/---

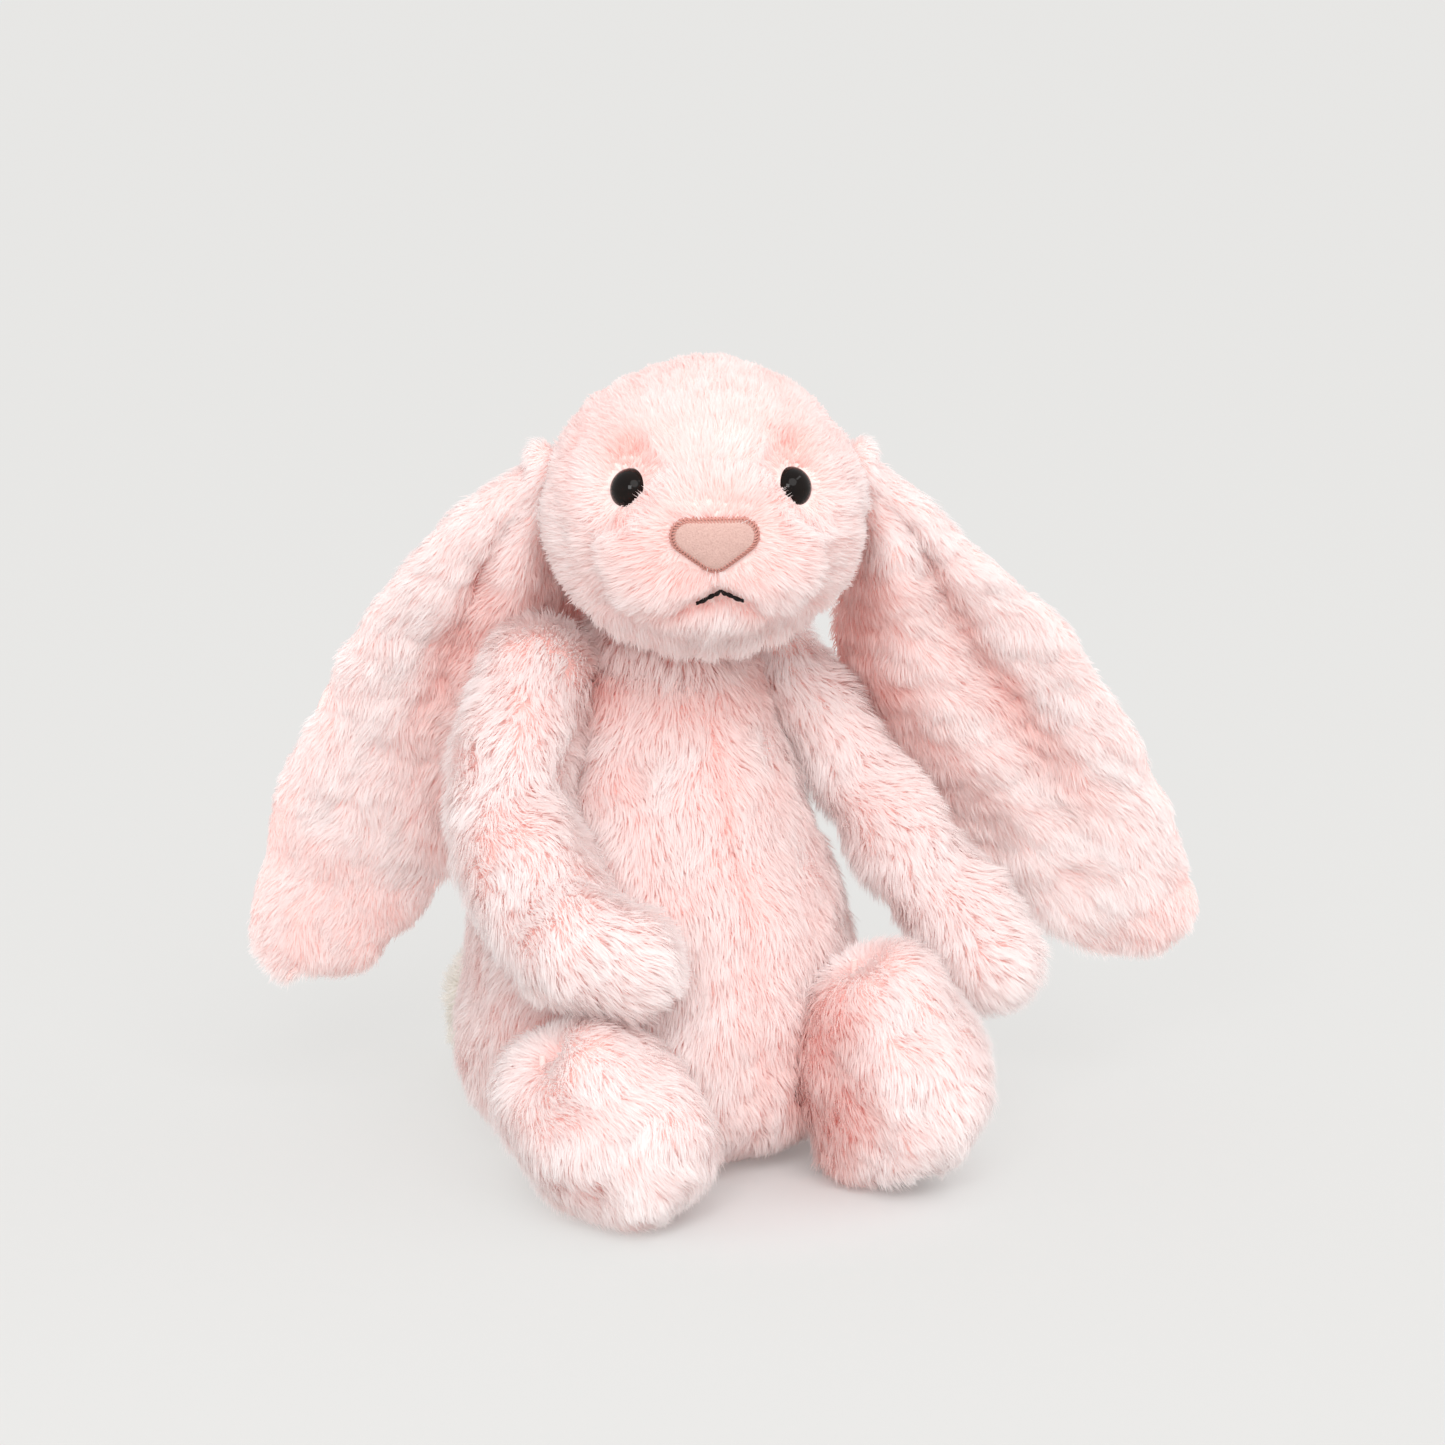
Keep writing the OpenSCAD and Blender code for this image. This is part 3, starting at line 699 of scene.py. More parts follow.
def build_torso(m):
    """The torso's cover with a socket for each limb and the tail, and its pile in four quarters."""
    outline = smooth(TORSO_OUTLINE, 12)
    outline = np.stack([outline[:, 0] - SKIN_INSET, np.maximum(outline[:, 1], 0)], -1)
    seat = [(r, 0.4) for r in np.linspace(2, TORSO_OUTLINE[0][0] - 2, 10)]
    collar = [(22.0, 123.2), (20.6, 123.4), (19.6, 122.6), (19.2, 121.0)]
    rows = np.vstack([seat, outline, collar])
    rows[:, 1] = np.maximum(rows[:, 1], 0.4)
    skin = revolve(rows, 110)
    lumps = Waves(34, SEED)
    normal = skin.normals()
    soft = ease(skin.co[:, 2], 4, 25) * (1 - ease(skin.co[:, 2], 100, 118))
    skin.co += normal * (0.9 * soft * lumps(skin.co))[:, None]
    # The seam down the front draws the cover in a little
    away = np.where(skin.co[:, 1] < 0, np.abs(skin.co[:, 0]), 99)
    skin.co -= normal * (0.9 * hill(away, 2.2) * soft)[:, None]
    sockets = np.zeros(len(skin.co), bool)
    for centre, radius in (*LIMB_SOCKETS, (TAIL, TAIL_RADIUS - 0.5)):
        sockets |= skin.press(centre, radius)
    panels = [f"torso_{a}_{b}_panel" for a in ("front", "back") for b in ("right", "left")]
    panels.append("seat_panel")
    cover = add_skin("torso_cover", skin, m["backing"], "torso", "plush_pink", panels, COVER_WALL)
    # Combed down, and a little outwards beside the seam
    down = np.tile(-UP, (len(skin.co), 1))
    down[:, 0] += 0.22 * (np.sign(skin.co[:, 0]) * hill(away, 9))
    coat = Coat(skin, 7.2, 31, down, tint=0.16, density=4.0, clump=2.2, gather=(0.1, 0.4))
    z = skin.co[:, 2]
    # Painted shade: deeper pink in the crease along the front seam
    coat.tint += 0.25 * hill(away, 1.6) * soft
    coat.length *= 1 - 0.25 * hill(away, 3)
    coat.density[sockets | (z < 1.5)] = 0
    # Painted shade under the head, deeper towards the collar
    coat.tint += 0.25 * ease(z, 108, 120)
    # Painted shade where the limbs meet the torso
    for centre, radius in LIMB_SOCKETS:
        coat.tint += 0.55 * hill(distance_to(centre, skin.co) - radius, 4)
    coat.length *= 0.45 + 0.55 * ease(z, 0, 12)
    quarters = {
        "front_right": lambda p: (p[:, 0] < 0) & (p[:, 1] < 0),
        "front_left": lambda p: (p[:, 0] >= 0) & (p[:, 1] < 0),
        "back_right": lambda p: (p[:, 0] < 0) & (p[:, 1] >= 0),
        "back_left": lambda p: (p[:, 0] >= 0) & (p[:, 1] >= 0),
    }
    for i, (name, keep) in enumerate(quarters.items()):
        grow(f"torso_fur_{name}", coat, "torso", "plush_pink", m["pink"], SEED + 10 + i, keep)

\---

▶ [JOB] Give the listing above again, word for word.

▶ [IN RESPONSE]
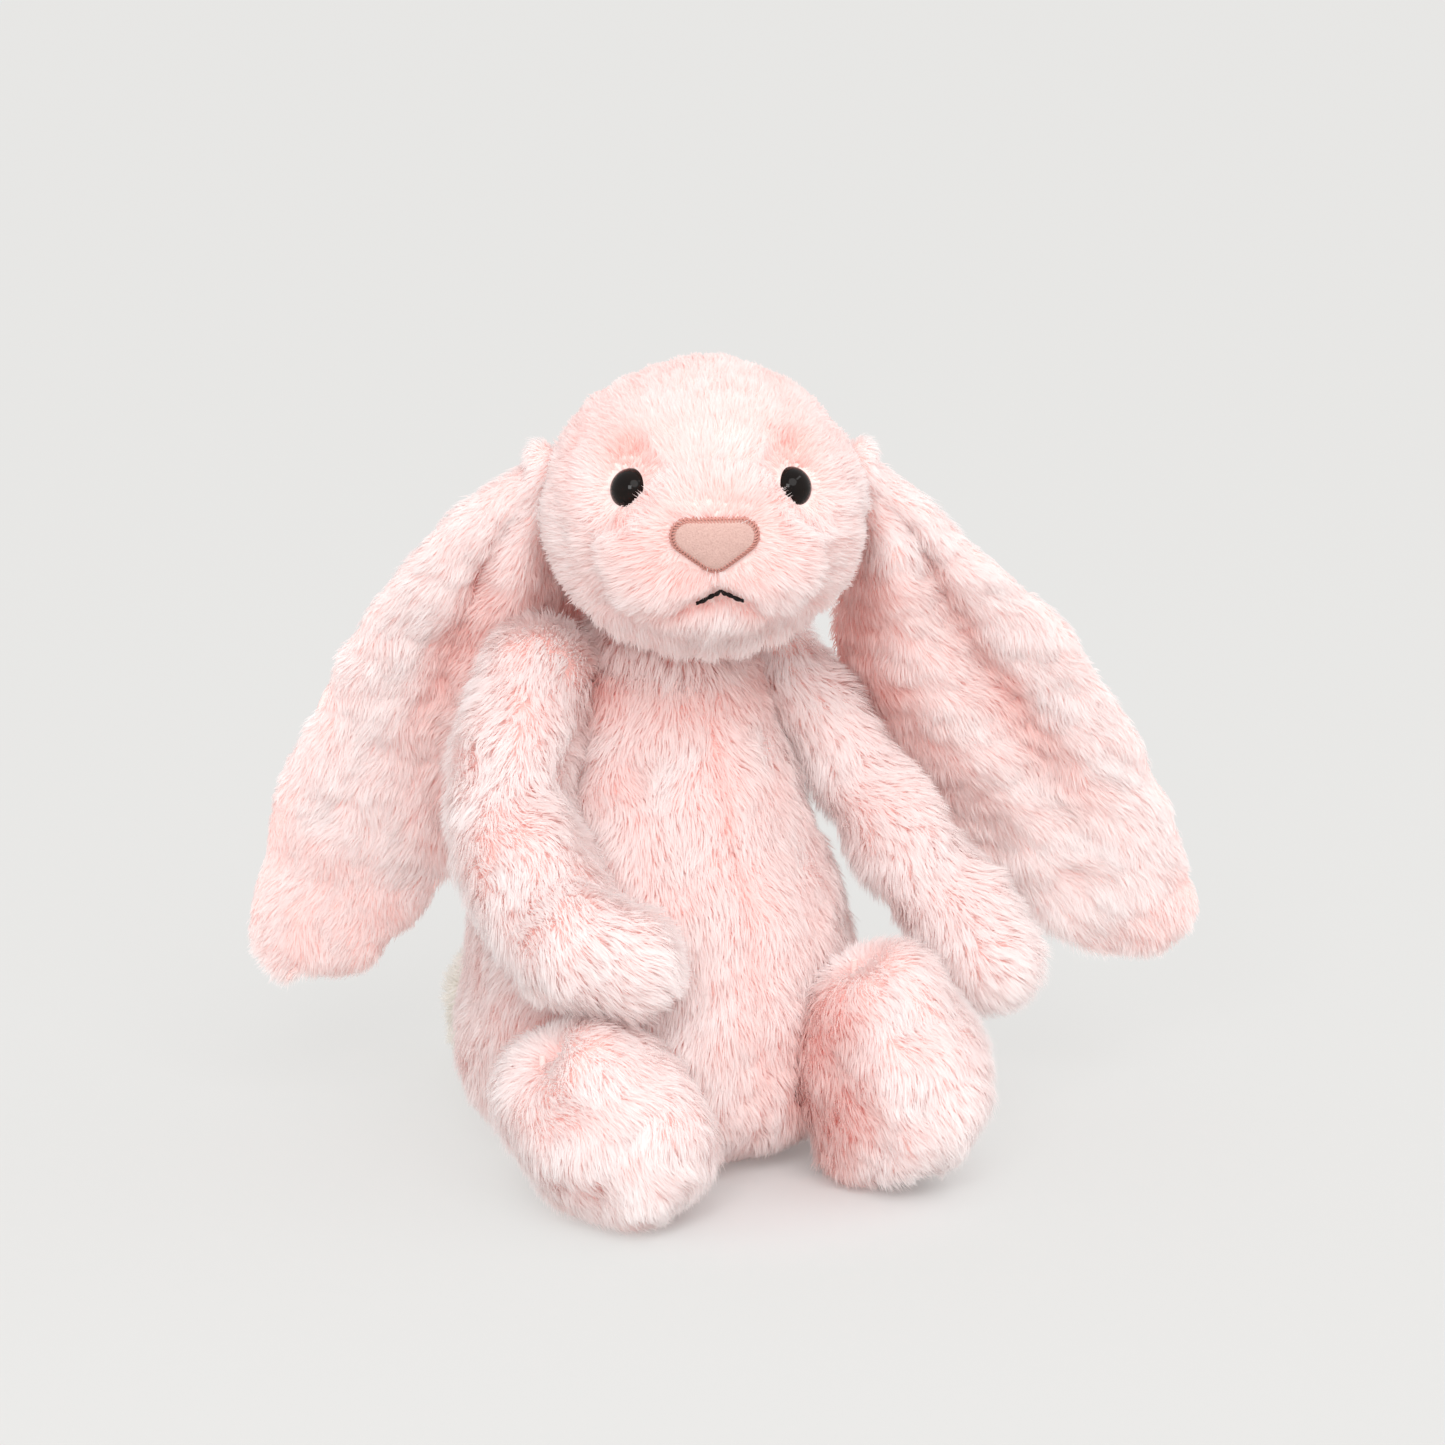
Keep writing the OpenSCAD and Blender code for this image. This is part 3, starting at line 699 of scene.py. More parts follow.
def build_torso(m):
    """The torso's cover with a socket for each limb and the tail, and its pile in four quarters."""
    outline = smooth(TORSO_OUTLINE, 12)
    outline = np.stack([outline[:, 0] - SKIN_INSET, np.maximum(outline[:, 1], 0)], -1)
    seat = [(r, 0.4) for r in np.linspace(2, TORSO_OUTLINE[0][0] - 2, 10)]
    collar = [(22.0, 123.2), (20.6, 123.4), (19.6, 122.6), (19.2, 121.0)]
    rows = np.vstack([seat, outline, collar])
    rows[:, 1] = np.maximum(rows[:, 1], 0.4)
    skin = revolve(rows, 110)
    lumps = Waves(34, SEED)
    normal = skin.normals()
    soft = ease(skin.co[:, 2], 4, 25) * (1 - ease(skin.co[:, 2], 100, 118))
    skin.co += normal * (0.9 * soft * lumps(skin.co))[:, None]
    # The seam down the front draws the cover in a little
    away = np.where(skin.co[:, 1] < 0, np.abs(skin.co[:, 0]), 99)
    skin.co -= normal * (0.9 * hill(away, 2.2) * soft)[:, None]
    sockets = np.zeros(len(skin.co), bool)
    for centre, radius in (*LIMB_SOCKETS, (TAIL, TAIL_RADIUS - 0.5)):
        sockets |= skin.press(centre, radius)
    panels = [f"torso_{a}_{b}_panel" for a in ("front", "back") for b in ("right", "left")]
    panels.append("seat_panel")
    cover = add_skin("torso_cover", skin, m["backing"], "torso", "plush_pink", panels, COVER_WALL)
    # Combed down, and a little outwards beside the seam
    down = np.tile(-UP, (len(skin.co), 1))
    down[:, 0] += 0.22 * (np.sign(skin.co[:, 0]) * hill(away, 9))
    coat = Coat(skin, 7.2, 31, down, tint=0.16, density=4.0, clump=2.2, gather=(0.1, 0.4))
    z = skin.co[:, 2]
    # Painted shade: deeper pink in the crease along the front seam
    coat.tint += 0.25 * hill(away, 1.6) * soft
    coat.length *= 1 - 0.25 * hill(away, 3)
    coat.density[sockets | (z < 1.5)] = 0
    # Painted shade under the head, deeper towards the collar
    coat.tint += 0.25 * ease(z, 108, 120)
    # Painted shade where the limbs meet the torso
    for centre, radius in LIMB_SOCKETS:
        coat.tint += 0.55 * hill(distance_to(centre, skin.co) - radius, 4)
    coat.length *= 0.45 + 0.55 * ease(z, 0, 12)
    quarters = {
        "front_right": lambda p: (p[:, 0] < 0) & (p[:, 1] < 0),
        "front_left": lambda p: (p[:, 0] >= 0) & (p[:, 1] < 0),
        "back_right": lambda p: (p[:, 0] < 0) & (p[:, 1] >= 0),
        "back_left": lambda p: (p[:, 0] >= 0) & (p[:, 1] >= 0),
    }
    for i, (name, keep) in enumerate(quarters.items()):
        grow(f"torso_fur_{name}", coat, "torso", "plush_pink", m["pink"], SEED + 10 + i, keep)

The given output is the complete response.